I'm pulling live data on bus arrival times for the stop at the end of my street, as well as the current status of the Northern Line (my nearest tube line) and the current weather. The end idea is to have a small screen set up in my hall with a Processing sketch running on a Raspberry Pi that will constantly provide me with data about when my next bus to work is, if I would be better off taking the tube, and whether I should maybe take an umbrella.

By default, the TfL API returns data in JSON format. Before starting this project I'd never worked with JSON before, so there was a bit of a learning curve involved. Processing can natively import and manipulate JSON objects (since Processing is essentially Java), but some of its abilities are somewhat limited.

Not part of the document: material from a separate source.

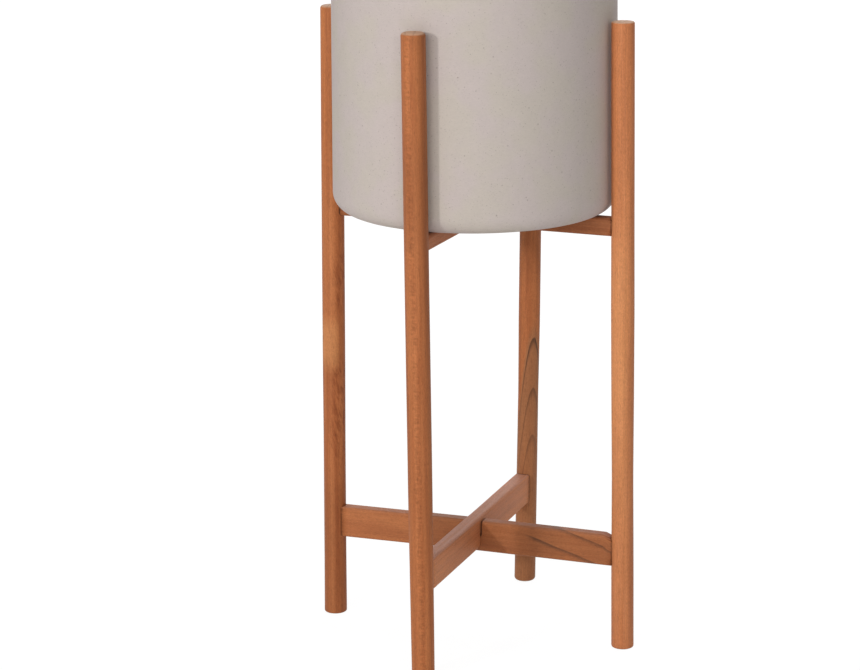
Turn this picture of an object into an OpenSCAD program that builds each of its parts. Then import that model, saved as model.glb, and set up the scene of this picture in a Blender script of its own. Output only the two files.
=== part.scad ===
// Planter with stand. A straight round pot rests on a cross of two rails between four round
// legs, and a second, deeper cross near the floor ties the legs together. Each cross is a
// half-lap joint, and every rail end is coped to its round leg and held by blind dowels.
// Sizes are in millimetres. +Z is up, +X points to the right leg and +Y to the back leg.
// The origin is on the floor, under the middle of the pot.

/* [Pot] */
// Outside diameter of the pot
pot_d = 185; // [150:1:260]
// Height of the pot
pot_h = 270; // [160:1:340]
// Thickness of the pot's wall
pot_wall = 9; // [6:0.5:14]
// Thickness of the pot's floor
pot_floor = 11; // [7:0.5:18]
// Radius of the rounded edge at the foot of the pot
pot_foot_r = 12; // [4:0.5:24]
// Radius inside the pot, between the floor and the wall
pot_inner_r = 10; // [3:0.5:20]
// Radius of both eased edges of the rim
rim_edge_r = 2.5; // [0.5:0.25:2.75]

/* [Legs] */
// Diameter of a leg
leg_d = 15; // [12:0.5:24]
// Height of the pot's seat, the top of the upper rails, above the floor
seat_h = 290; // [180:1:420]
// How far the legs stand up past the seat
leg_rise = 127; // [40:1:160]
// Gap between the pot and each leg
pot_gap = 3; // [1:0.5:8]
// Radius of the softened edge at the top of a leg
leg_top_r = 2.75; // [0.5:0.25:4]
// Radius of the softened edge at the foot of a leg
leg_foot_r = 2.25; // [0.5:0.25:4]

/* [Rails] */
// Thickness of every rail
rail_t = 9.2; // [7:0.1:11.5]
// Height of the upper rails
upper_rail_h = 11; // [8:0.5:24]
// Height of the lower rails
lower_rail_h = 21; // [14:0.5:40]
// Height of the underside of the lower rails above the floor
lower_rail_z = 56.5; // [20:0.5:120]
// Radius of the eased edges along a rail
rail_edge_r = 1.8; // [0.5:0.1:3]
// Radius of the eased corners at the ends of a rail
rail_end_r = 1.8; // [0.5:0.1:3]

/* [Joints] */
// Diameter of a dowel
dowel_d = 5; // [4:0.5:6]
// Length of a dowel in the leg
dowel_in_leg = 8.5; // [5:0.5:10]
// Length of a dowel in the rail
dowel_in_rail = 15; // [8:0.5:24]
// Chamfer at the ends of a dowel
dowel_chamfer = 0.6; // [0.2:0.1:1]
// Distance from the edge of a lower rail to the middle of its nearest dowel
dowel_inset = 5.5; // [4:0.5:6]
// Room left past each end of a dowel
dowel_end_gap = 0.5; // [0.2:0.1:1.5]
// Room for glue round the dowels and at the coped rail ends
glue_gap = 0.05; // [0.02:0.01:0.1]
// Play on each side of a rail in its half-lap
lap_gap = 0.15; // [0.05:0.05:0.4]

/* [Hidden] */
$fn = 96;

// Directions from the middle of the stand to its legs
RIGHT = 0;
BACK = 90;
LEFT = 180;
FRONT = 270;

CLAY = [0.76, 0.72, 0.69];
LEG_TEAK = [0.73, 0.45, 0.29];
RAIL_TEAK = [0.66, 0.41, 0.28];
DOWEL_WOOD = [0.86, 0.74, 0.56];

// Cuts run this far past the face that they open
overcut = 1;

pot_r = pot_d / 2;
pot_cavity_r = pot_r - pot_wall;
leg_r = leg_d / 2;
leg_h = seat_h + leg_rise;
// Circle that the legs' axes stand on
leg_circle_r = pot_r + pot_gap + leg_r;
upper_rail_z = seat_h - upper_rail_h;
cope_r = leg_r + glue_gap;
// Where the side faces of a rail run into the round of its leg
rail_face_end = leg_circle_r - sqrt(cope_r * cope_r - rail_t * rail_t / 4);
// The rounded end of a rail carries on this far under the round of the leg
rail_end_run = 0.3;
// Inner side of a leg, where the dowels cross from rail to leg
joint_x = leg_circle_r - leg_r;
upper_dowel_heights = [upper_rail_z + upper_rail_h / 2];
lower_dowel_heights = [lower_rail_z + dowel_inset, lower_rail_z + lower_rail_h - dowel_inset];

// Waste outside a rounded corner at the origin, of a body that lies towards +X and +Y
module corner_waste(r) {
    difference() {
        translate([-overcut, -overcut]) square(r + overcut);
        translate([r, r]) circle(r);
    }
}

// Bar section: a rectangle about the Y axis, standing on the X axis, with four eased corners
module eased_section(w, h, r) {
    difference() {
        translate([-w / 2, 0]) square([w, h]);
        for (across = [0, 1], up = [0, 1])
            translate([(across - 0.5) * w, up * h])
                mirror([across, 0]) mirror([0, up]) corner_waste(r);
    }
}

// Half outline of a round piece, to turn about the Y axis, with a rounded foot and top edge
module turned_outline(r, h, foot_r, top_r) {
    difference() {
        square([r, h]);
        translate([r, 0]) mirror([1, 0]) corner_waste(foot_r);
        translate([r, h]) mirror([1, 0]) mirror([0, 1]) corner_waste(top_r);
    }
}

// Half outline of the pot's hollow, with a rounded bottom corner, open past the rim
module cavity_outline() {
    depth = pot_h - pot_floor + overcut;
    translate([0, pot_floor])
        difference() {
            square([pot_cavity_r, depth]);
            translate([pot_cavity_r, 0]) mirror([1, 0]) corner_waste(pot_inner_r);
        }
}

// The pot's section: one even wall and floor, rounded foot, rim eased on both edges
module pot_section() {
    difference() {
        turned_outline(pot_r, pot_h, pot_foot_r, rim_edge_r);
        cavity_outline();
        translate([pot_cavity_r, pot_h]) mirror([0, 1]) corner_waste(rim_edge_r);
    }
}

// Places a piece that is made at the right-hand side at another side of the stand
module at_side(direction) {
    rotate([0, 0, direction]) children();
}

// Blind bores that run from a rail into the right leg, one at each height
module dowel_bores(heights) {
    length = dowel_in_rail + dowel_in_leg + 2 * dowel_end_gap;
    for (z = heights)
        translate([joint_x - dowel_in_rail - dowel_end_gap, 0, z])
            rotate([0, 90, 0]) cylinder(d = dowel_d + 2 * glue_gap, h = length);
}

// Dowels at the right leg, one at each height, with chamfered ends
module dowels(heights) {
    length = dowel_in_rail + dowel_in_leg;
    tip_d = dowel_d - 2 * dowel_chamfer;
    for (z = heights)
        translate([joint_x - dowel_in_rail, 0, z])
            rotate([0, 90, 0]) {
                cylinder(d1 = tip_d, d2 = dowel_d, h = dowel_chamfer);
                translate([0, 0, dowel_chamfer])
                    cylinder(d = dowel_d, h = length - 2 * dowel_chamfer);
                translate([0, 0, length - dowel_chamfer])
                    cylinder(d1 = dowel_d, d2 = tip_d, h = dowel_chamfer);
            }
}

// The right leg: a round bar with softened ends, bored for the dowels of both rails
module leg() {
    difference() {
        translate([leg_circle_r, 0, 0])
            rotate_extrude() turned_outline(leg_r, leg_h, leg_foot_r, leg_top_r);
        dowel_bores(upper_dowel_heights);
        dowel_bores(lower_dowel_heights);
    }
}

// Bar along X with all its long edges and its end corners eased, standing on z = 0
module rail_blank(h) {
    half_length = rail_face_end + rail_end_run;
    intersection() {
        rotate([90, 0, 90])
            linear_extrude(2 * leg_circle_r, center = true) eased_section(rail_t, h, rail_edge_r);
        rotate([90, 0, 0])
            linear_extrude(rail_t + 2 * overcut, center = true)
                eased_section(2 * half_length, h, rail_end_r);
    }
}

// Rail along X. Its ends are coped to the right and left legs and bored for their dowels.
// lap_z is the height at which the half-lap starts, which takes away half of the rail.
module rail(z, h, heights, lap_z) {
    lap_w = rail_t + 2 * lap_gap;
    lap_from = lap_z > z ? lap_z : z - overcut;
    difference() {
        translate([0, 0, z]) rail_blank(h);
        for (direction = [RIGHT, LEFT])
            at_side(direction) {
                translate([leg_circle_r, 0, z - overcut]) cylinder(r = cope_r, h = h + 2 * overcut);
                dowel_bores(heights);
            }
        translate([-lap_w / 2, -rail_t, lap_from]) cube([lap_w, 2 * rail_t, h / 2 + overcut]);
    }
}

// Rail of a cross that passes under the other rail: its lap is cut from the top
module rail_under(z, h, heights) {
    rail(z, h, heights, z + h / 2);
}

// Rail of a cross that runs over the other rail: its lap is cut from the underside
module rail_over(z, h, heights) {
    at_side(BACK) rail(z, h, heights, z);
}

module pot() {
    color(CLAY) translate([0, 0, seat_h]) rotate_extrude() pot_section();
}

module front_leg() {
    color(LEG_TEAK) at_side(FRONT) leg();
}

module right_leg() {
    color(LEG_TEAK) at_side(RIGHT) leg();
}

module back_leg() {
    color(LEG_TEAK) at_side(BACK) leg();
}

module left_leg() {
    color(LEG_TEAK) at_side(LEFT) leg();
}

module upper_rail_front_back() {
    color(RAIL_TEAK) rail_over(upper_rail_z, upper_rail_h, upper_dowel_heights);
}

module upper_rail_left_right() {
    color(RAIL_TEAK) rail_under(upper_rail_z, upper_rail_h, upper_dowel_heights);
}

module lower_rail_front_back() {
    color(RAIL_TEAK) rail_over(lower_rail_z, lower_rail_h, lower_dowel_heights);
}

module lower_rail_left_right() {
    color(RAIL_TEAK) rail_under(lower_rail_z, lower_rail_h, lower_dowel_heights);
}

module upper_front_dowel() {
    color(DOWEL_WOOD) at_side(FRONT) dowels(upper_dowel_heights);
}

module upper_right_dowel() {
    color(DOWEL_WOOD) at_side(RIGHT) dowels(upper_dowel_heights);
}

module upper_back_dowel() {
    color(DOWEL_WOOD) at_side(BACK) dowels(upper_dowel_heights);
}

module upper_left_dowel() {
    color(DOWEL_WOOD) at_side(LEFT) dowels(upper_dowel_heights);
}

module lower_front_dowels() {
    color(DOWEL_WOOD) at_side(FRONT) dowels(lower_dowel_heights);
}

module lower_right_dowels() {
    color(DOWEL_WOOD) at_side(RIGHT) dowels(lower_dowel_heights);
}

module lower_back_dowels() {
    color(DOWEL_WOOD) at_side(BACK) dowels(lower_dowel_heights);
}

module lower_left_dowels() {
    color(DOWEL_WOOD) at_side(LEFT) dowels(lower_dowel_heights);
}

pot();
front_leg();
right_leg();
back_leg();
left_leg();
upper_rail_front_back();
upper_rail_left_right();
lower_rail_front_back();
lower_rail_left_right();
upper_front_dowel();
upper_right_dowel();
upper_back_dowel();
upper_left_dowel();
lower_front_dowels();
lower_right_dowels();
lower_back_dowels();
lower_left_dowels();
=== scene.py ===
import math
from dataclasses import dataclass

import bmesh
import bpy
from bpy.props import FloatProperty, FloatVectorProperty, IntProperty, PointerProperty
from bpy.types import Operator, Panel, PropertyGroup
from mathutils import Matrix, Vector, noise


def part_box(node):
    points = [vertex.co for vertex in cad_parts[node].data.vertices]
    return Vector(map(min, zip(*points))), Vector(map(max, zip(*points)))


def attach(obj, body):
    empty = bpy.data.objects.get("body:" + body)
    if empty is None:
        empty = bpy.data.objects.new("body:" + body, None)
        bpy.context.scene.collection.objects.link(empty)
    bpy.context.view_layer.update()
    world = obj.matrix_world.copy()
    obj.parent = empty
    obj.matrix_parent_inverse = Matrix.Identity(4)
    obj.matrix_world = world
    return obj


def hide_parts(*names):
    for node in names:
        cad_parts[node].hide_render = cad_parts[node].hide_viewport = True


bl_info = {
    "name": "Planter with Stand",
    "version": (1, 0, 0),
    "blender": (4, 5, 0),
    "location": "View3D > Sidebar > Planter",
    "description": "A speckled clay pot in a stand of round teak legs and cross-lapped rails",
    "category": "Add Mesh",
}

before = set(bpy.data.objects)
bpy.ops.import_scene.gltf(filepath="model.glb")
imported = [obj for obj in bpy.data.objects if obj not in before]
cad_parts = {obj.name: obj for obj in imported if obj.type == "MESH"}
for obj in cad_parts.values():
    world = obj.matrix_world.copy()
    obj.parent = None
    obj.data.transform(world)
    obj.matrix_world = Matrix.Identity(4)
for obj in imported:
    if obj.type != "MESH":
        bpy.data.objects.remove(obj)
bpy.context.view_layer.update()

MM = 0.001
POT_LOW, POT_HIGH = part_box("pot")
POT_RADIUS = POT_HIGH.x
SEAT_HEIGHT = POT_LOW.z
RIM_HEIGHT = POT_HIGH.z
LEG_LOW, LEG_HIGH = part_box("right_leg")
LEG_RADIUS = (LEG_HIGH.x - LEG_LOW.x) / 2
LEG_CIRCLE = (LEG_HIGH.x + LEG_LOW.x) / 2
LEG_HEIGHT = LEG_HIGH.z
RAIL_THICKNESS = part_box("lower_rail_left_right")[1].y * 2
UPPER_RAIL_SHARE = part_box("upper_rail_left_right")[1].z / LEG_HEIGHT

# The vector attribute that holds a point's place in its piece of wood, in millimetres:
# two ways across the grain, then along it
GRAIN = "grain"

# Index of refraction of clay and of wood, and how strongly the oiled teak shines
CLAY_IOR = 1.45
WOOD_IOR = 1.47
OIL_SHEEN = 0.25

# Depth of the relief in each finish, in metres
CLAY_RELIEF = 0.00014
TEAK_RELIEF = 0.00009
DOWEL_RELIEF = 0.00006


def tint(red, green, blue):
    """A colour written as 0 to 255 per channel, as linear red, green and blue."""
    channels = (c / 255 for c in (red, green, blue))
    return tuple(c / 12.92 if c <= 0.04045 else ((c + 0.055) / 1.055) ** 2.4 for c in channels)


def length(name, description, default, **limits):
    """A size in metres that the sidebar shows in scene units."""
    return FloatProperty(name=name, description=description, default=default,
                         unit="LENGTH", subtype="DISTANCE", precision=4, **limits)


def angle(name, description, degrees):
    return FloatProperty(name=name, description=description, default=math.radians(degrees),
                         unit="ROTATION", subtype="ANGLE")


def power(name, description, watts):
    return FloatProperty(name=name, description=description, default=watts, min=0, unit="POWER")


def colour(name, description, red, green, blue):
    return FloatVectorProperty(name=name, description=description, subtype="COLOR", size=3,
                               min=0.0, max=1.0, default=tint(red, green, blue))


# Settings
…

Because of this, my sketch takes the useful info from the JSON object (bus number, destination and arrival time) and turns it in to a Table, which Processing is much better at manipulating. This allows me to sort the data by arrival time, so I can display the next bus arrivals.

The result I currently have is something which mimics the electronic arrivals boards seen at some bus stops:


Compared to my version:


Check out that Helvetica.

At the bottom you can see the fruits of my efforts with the Yahoo Weather API. This is slightly easier to work with in Processing as it will directly serve XML to the sketch.

Code snippets will follow when I've properly optimised it and added in error handling. This is important since this sketch is intended to run indefinitely.